People are way too reluctant to jump off tracks. That is a major reason we go to graduate school and law school. Someone comes to senior year at college, and rather than starting life, which is scary, they decide to keep on taking courses, which they’re pretty good at doing and presents no threat. Well, no threat that they see. Actually, they systematically overestimate how smart they are relative to other people in their graduate or law school, and they so it does end up being traumatizing. And they systematically underestimate how smart they are relative to people in the real world, so the real world often ends up bolstering the recent graduate’s ego. So they keep on being a student. And if they find they hate what they’re studying, but they’re still getting A’s and B’s, they keep on studying it rather than stop halfway through and admit they made a mistake, or rather than boast they found something even better to do. This is particularly common among law students, who are often (usually?) people who didn’t want to get a job after they graduated, don’t like math, and find that they hate legal reasoning and find the subject matter of law boring.
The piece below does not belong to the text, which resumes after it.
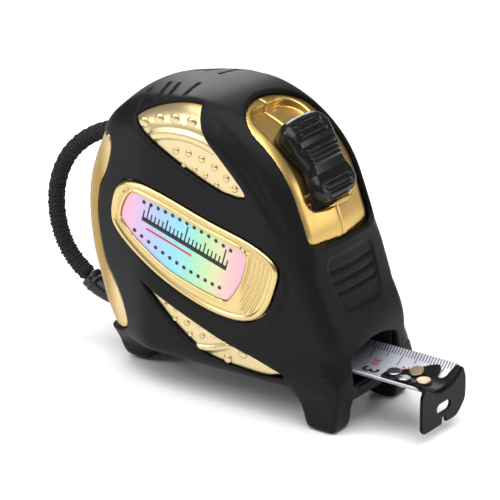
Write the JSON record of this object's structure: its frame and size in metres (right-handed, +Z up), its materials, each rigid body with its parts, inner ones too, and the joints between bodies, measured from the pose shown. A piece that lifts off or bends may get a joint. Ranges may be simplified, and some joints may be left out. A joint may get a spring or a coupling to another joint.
{
  "type": "tape measure",
  "caption": "Pocket tape measure: gold-plated case in a black rubber jacket, lock slider on the front, wound steel blade with end hook, and a woven hand strap.",
  "frame": {"origin": "bottom centre of the case, blade and hook together, on the surface the feet stand on, without the hand strap", "axes": "+X the way the blade pulls out, +Y towards the side the case screws enter, +Z up"},
  "size_m": [0.1489, 0.048, 0.0939],
  "materials": {
    "gold_plating": "satin gold plating on moulded plastic",
    "rubber": "matte moulded elastomer",
    "black_plastic": "satin moulded plastic",
    "black_steel": "satin black coated spring steel",
    "steel": "bright steel",
    "bronze": "satin bronze-coloured rivet heads",
    "blade_enamel": "silver-white enamelled spring steel with a printed scale",
    "foil_label": "rainbow diffraction foil under clear film",
    "webbing": "woven black cord"
  },
  "bodies": {
    "case": {"left_cover": "rubber", "right_cover": "rubber", "left_shell": "gold_plating", "right_shell": "gold_plating", "left_badge": "gold_plating", "right_badge": "gold_plating", "left_label": "foil_label", "right_label": "foil_label", "detent_spring": "steel", "brake_pin": "steel", "axle_post": "steel", "left_reel_bush": "black_plastic", "right_reel_bush": "black_plastic", "mouth_bumper": "rubber", "mouth_guide": "black_plastic", "case_screw_1": "steel", "case_screw_2": "steel", "case_screw_3": "steel", "case_screw_4": "steel", "hand_strap": "webbing", "strap_ferrule": "black_plastic", "strap_pin": "steel"},
    "slider": {"lock_slider": "black_plastic", "slider_trim": "gold_plating"},
    "brake": {"brake_arm": "black_plastic", "brake_pad": "rubber"},
    "tape": {"blade": "blade_enamel", "hook_rivet_1": "bronze", "hook_rivet_2": "bronze", "hook_rivet_3": "steel", "hook_rivet_4": "steel"},
    "hook": {"end_hook": "black_steel"},
    "reel": {"blade_coil": "blade_enamel", "reel_drum": "black_plastic", "reel_flange": "black_plastic", "power_spring": "steel"}
  },
  "joints": [
    {"name": "blade_slide", "type": "slide", "parent": "case", "child": "tape", "axis": [1, 0, 0], "range_m": [-0.0222, 0.04]},
    {"name": "hook_play", "type": "slide", "parent": "tape", "child": "hook", "axis": [1, 0, 0], "range_m": [-0.0011, 0]},
    {"name": "reel_spin", "type": "hinge", "parent": "case", "child": "reel", "pos_m": [-0.01845, 0, 0.052], "axis": [0, 1, 0], "range_deg": [-72, 40]},
    {"name": "lock_slide", "type": "hinge", "parent": "case", "child": "slider", "pos_m": [-0.01445, 0, 0.052], "axis": [0, -1, 0], "range_deg": [0, 13]},
    {"name": "brake_lift", "type": "hinge", "parent": "case", "child": "brake", "pos_m": [0.01855, 0, 0.0455], "axis": [0, 1, 0], "range_deg": [0, 2.7]}
  ],
  "couplings": [
    {"joint": "reel_spin", "follows": "blade_slide", "rad_per_m": -30.303},
    {"joint": "brake_lift", "follows": "lock_slide", "ratio": 0.2}
  ]
}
On the bright side, although they hate legal reasoning and law, after they graduate they find legal jobs which don’t involve much of either— a lot of law consists of applying a few basic rules to different sets of facts— filling out forms, essentially— and that can be a pleasant and interesting job, though it is not the lucrative area of law and doesn’t really require law school. They would, however, earn more money, and perhaps more pleasantly, if they switched to business jobs instead of staying on the law track and narrowing their job search to law, a field they hate anyway.
Because of all of these Track Followers, there is ample supply of lawyers compared to the demand, and this has been true for at least 50 years, even though it is getting more extreme since 2008.
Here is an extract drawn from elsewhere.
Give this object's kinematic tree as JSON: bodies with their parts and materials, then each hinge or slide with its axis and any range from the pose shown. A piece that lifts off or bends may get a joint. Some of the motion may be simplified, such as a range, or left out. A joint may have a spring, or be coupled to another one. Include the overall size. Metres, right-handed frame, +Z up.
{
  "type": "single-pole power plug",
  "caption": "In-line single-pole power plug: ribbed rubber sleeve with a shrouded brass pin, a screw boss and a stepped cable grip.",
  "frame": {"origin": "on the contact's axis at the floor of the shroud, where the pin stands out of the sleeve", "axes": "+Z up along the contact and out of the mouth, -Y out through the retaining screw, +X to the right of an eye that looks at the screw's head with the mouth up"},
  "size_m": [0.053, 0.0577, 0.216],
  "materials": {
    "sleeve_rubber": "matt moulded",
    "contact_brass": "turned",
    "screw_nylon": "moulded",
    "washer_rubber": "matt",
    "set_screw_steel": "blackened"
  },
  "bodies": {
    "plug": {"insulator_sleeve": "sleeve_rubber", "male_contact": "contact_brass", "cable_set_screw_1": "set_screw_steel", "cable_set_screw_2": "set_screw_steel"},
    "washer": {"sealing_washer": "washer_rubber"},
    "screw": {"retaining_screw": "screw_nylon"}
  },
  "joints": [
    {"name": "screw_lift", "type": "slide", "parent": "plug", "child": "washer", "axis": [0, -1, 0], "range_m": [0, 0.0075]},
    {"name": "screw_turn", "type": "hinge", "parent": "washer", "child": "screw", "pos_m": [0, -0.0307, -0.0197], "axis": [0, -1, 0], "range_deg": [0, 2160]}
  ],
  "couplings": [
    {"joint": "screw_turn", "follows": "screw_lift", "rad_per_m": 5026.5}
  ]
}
My own story is interesting. I don’t know if I made the right choice for my vocation or not. As an undergrad at Yale, I took enough graduate courses to get a combined BA/MA degree in economics, which raised my salary at my government summer internship post-graduation to GS-9 level as I did basic computer stuff for them. More importantly, it gave me a strong taste of graduate economics and Math Terror. I took graduate econometrics, albeit the slow track, never having taken linear algebra, not even having done matrices in high school. I took graduate Mathematical Economics with John Roemer (the Marxist odd duck who did real modelling) and Herb Scarf with my most advanced math being shuffle-it-off pass/fail multivariate calculus. To be sure, I audited the first month of Kakutani’s Real Analysis class, out of youthful nerd machismo, and even stayed up late doing problem sets, but I was bad at it and dropped out early, never imagining it would be relevant in economics. So I suffered quite a bit trying to decipher econometrics articles in the journals and thought I’d flunk Scarf’s course (but he was a kind and merciful man and gave me an A– I think I did a special project coding his general equilibrium algorithm in Fortran or something like that). At any rate, I was not confident about how well I’d do in graduate school— which is one of the benefits of being an undergrad at a research university rather than a liberal arts college, where you don’t get exposure to PhD students and graduate courses.

I applied to both law and economics programs. In the end, I got an NSF fellowship to pay for it, deferred Yale Law for two years, and went to MIT economics. My thought was that I might hate doing all my coursework in economics rather than just half of it, or I might do badly, in which case an escape hatch would be nice. Also, my original plan was that if all went well at MIT, I’d take a year off to do the first year of Yale Law School, since I’d heard (accurately) that the first year is where you learn most of what you learn in law school, and Yale Law sounded like a delightful place where I’d meet lots of interesting people in my classes and study a fascinating subject. As it happened, I loved studying economics 100% of the time and did okay at MIT (middle of the class, fighting hard to survive the deluge of material like all of us but getting through fine) and told Yale thanks and good-bye. I thought taking a year off to do law was too frivolous, since law had no relation to economics. That is ironic, of course, since I later found that a field called “law and economics” existed and I did most of my work in it, spending three different years of my career as a visiting scholar in law schools, one of them at Yale where I audited Ellickson’s first-year Property course and Kronman’s first-year Contracts. But I think I followed the right principles, even so. It is still an open question as to whether I ought to have gone to law school instead, and whether if I’d done so I should have been a law professor, a litigator, or a corporate lawyer instead of an economics professor. I considered switching in mid-career too, since I had a hard time publishing at first and an unusually rocky road to tenure. I could feel how hard it is to jump off a track, so perhaps it would have been better if I’d been turned down for tenure and had gone to law school. But it worked out fine for me.

See also Parenting Tips.

2 replies on “PhD, Law Degree, or Job?”

Doesn’t it depend on what you value? If work is an idol, you’ll always be looking for a better job. If you place more emphasis on family, you wont care so much about what job you work as long as it pays for your family. Although, you might idolize finding a wife, and then you’ll never marry. That’s why God is the great re-organizer.

Your talk about changing course poked me. I have been haunted by the call to be a pastor, but still have reservations. Am I scared, lazy, unimaginative?

But in defense of staying the course, generally. I have found the plethora of options that our society provides middle-class men overwhelming. Law school has benefited me by, along with teaching me a skill and reasoning, allowing me to go in one direction for a while, which is good for a flibbertigibbet.